[Start]
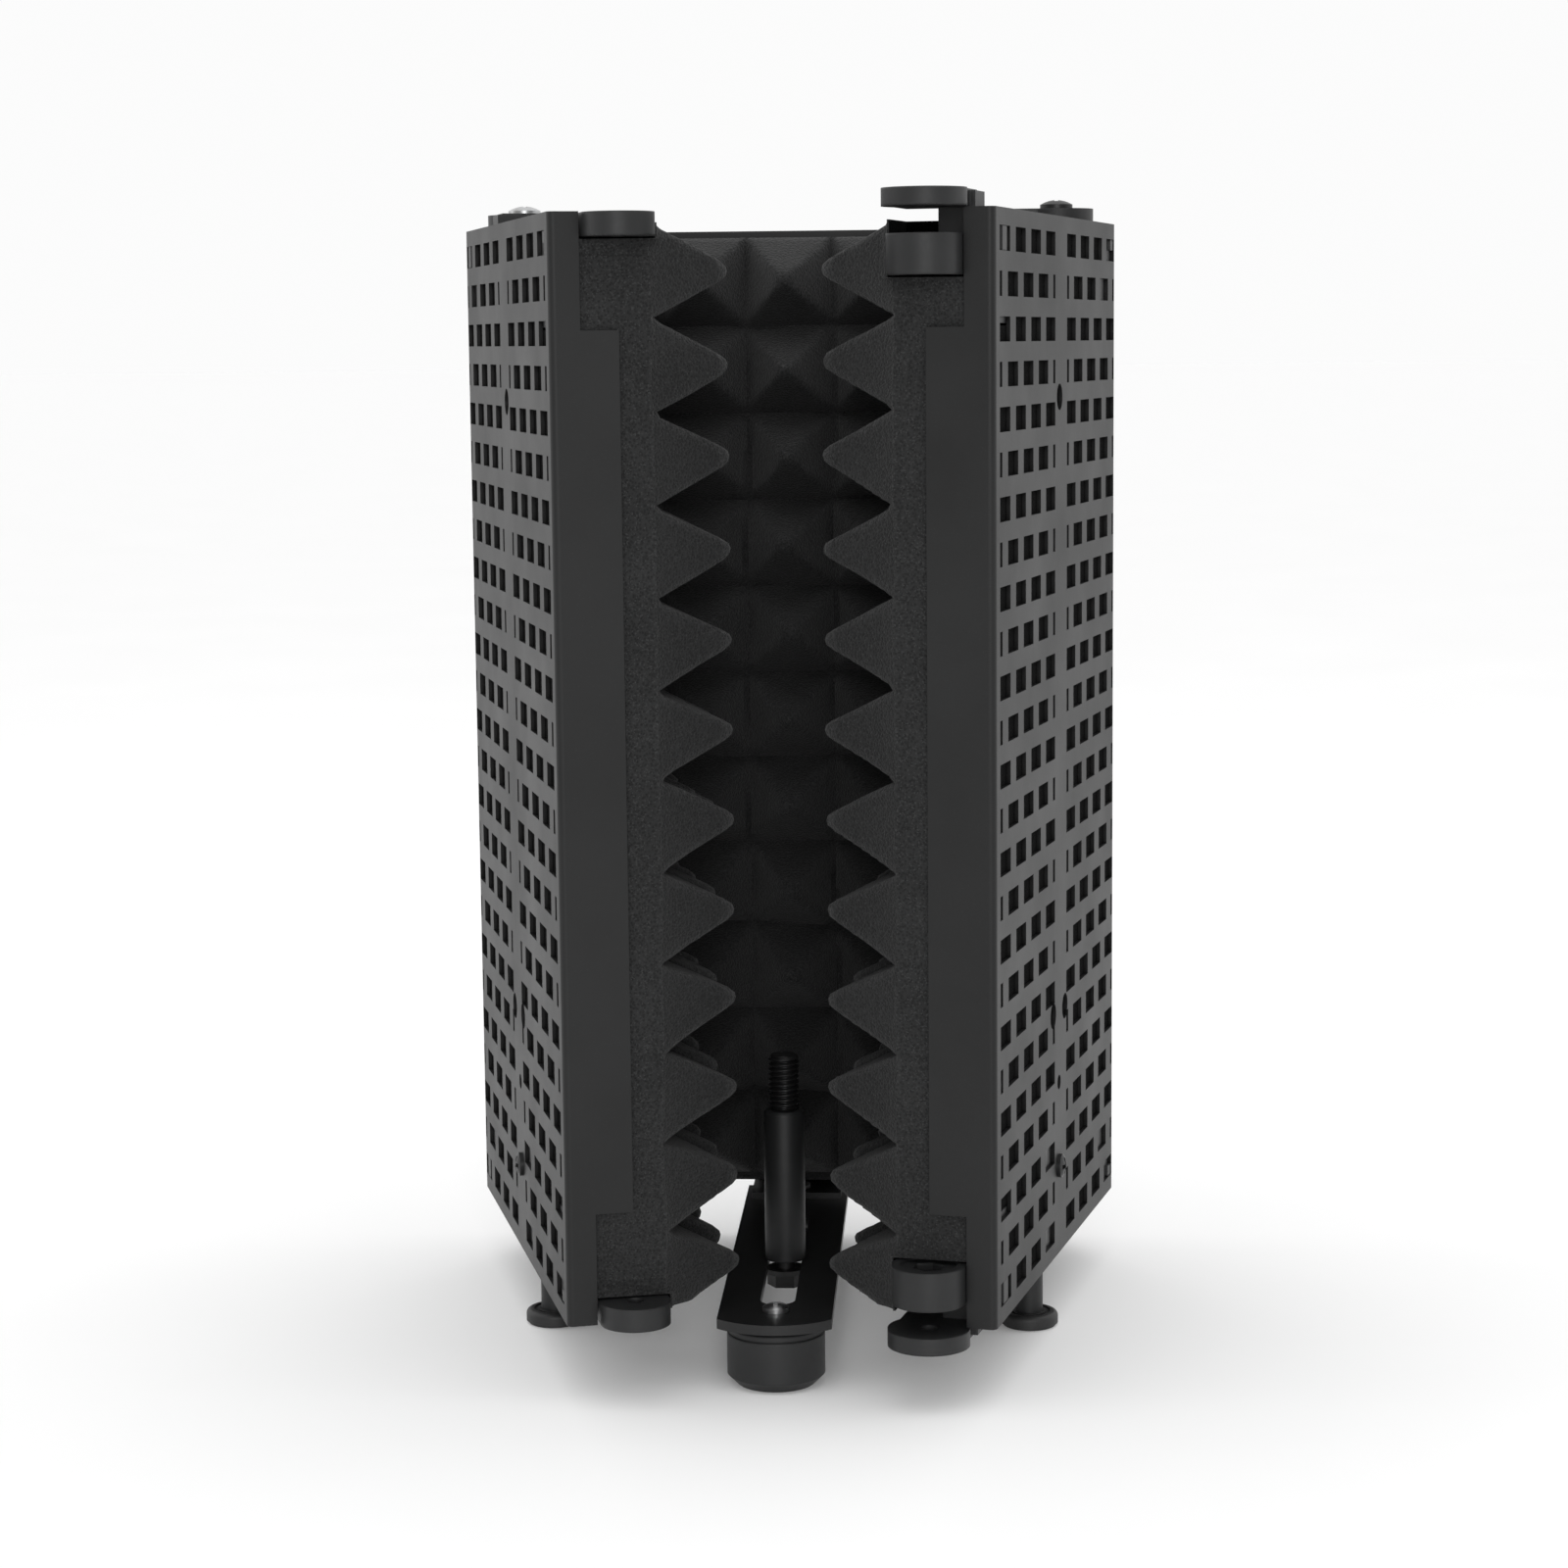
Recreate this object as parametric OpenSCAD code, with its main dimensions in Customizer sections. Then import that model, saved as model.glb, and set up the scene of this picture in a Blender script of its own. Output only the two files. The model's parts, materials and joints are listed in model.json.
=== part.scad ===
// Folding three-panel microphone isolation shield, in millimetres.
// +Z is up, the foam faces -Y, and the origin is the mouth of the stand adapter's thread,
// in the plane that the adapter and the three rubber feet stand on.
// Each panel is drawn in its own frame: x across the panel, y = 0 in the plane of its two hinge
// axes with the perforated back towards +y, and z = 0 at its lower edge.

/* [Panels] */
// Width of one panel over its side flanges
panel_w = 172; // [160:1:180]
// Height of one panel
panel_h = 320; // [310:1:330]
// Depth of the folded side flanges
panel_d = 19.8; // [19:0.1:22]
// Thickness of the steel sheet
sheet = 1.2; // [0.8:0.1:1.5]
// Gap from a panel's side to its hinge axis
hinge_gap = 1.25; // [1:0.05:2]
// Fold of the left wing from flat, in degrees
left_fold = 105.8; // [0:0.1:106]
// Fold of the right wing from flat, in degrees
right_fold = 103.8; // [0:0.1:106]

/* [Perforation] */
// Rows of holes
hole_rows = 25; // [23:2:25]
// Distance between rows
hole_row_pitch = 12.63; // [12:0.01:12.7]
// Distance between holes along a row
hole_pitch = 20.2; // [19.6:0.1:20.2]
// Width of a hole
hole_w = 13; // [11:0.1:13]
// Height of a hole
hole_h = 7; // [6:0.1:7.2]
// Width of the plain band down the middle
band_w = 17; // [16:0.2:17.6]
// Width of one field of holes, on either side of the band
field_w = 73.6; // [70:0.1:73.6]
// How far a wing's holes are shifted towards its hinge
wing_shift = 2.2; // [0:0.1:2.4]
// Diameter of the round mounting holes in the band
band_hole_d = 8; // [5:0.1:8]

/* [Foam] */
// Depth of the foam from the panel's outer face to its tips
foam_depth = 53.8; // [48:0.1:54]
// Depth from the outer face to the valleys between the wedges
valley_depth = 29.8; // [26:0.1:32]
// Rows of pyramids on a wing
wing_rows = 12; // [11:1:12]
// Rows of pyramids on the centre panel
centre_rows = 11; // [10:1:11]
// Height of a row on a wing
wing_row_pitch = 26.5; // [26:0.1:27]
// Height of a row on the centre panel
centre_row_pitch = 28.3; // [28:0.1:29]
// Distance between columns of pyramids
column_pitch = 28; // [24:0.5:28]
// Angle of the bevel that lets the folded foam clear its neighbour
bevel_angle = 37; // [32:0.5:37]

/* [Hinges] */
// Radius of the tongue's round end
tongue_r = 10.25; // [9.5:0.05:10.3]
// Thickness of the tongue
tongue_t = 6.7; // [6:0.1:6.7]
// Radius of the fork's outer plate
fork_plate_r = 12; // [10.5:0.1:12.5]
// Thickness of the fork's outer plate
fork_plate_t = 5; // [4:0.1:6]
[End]
Pull out each line holding the string "that".

Recreate this object as parametric OpenSCAD code, with its main dimensions in Customizer sections. Then import that model, saved as model.glb, and set up the scene of this picture in a Blender script of its own. Output only the two files. The model's parts, materials and joints are listed in model.json.
// in the plane that the adapter and the three rubber feet stand on.
// Angle of the bevel that lets the folded foam clear its neighbour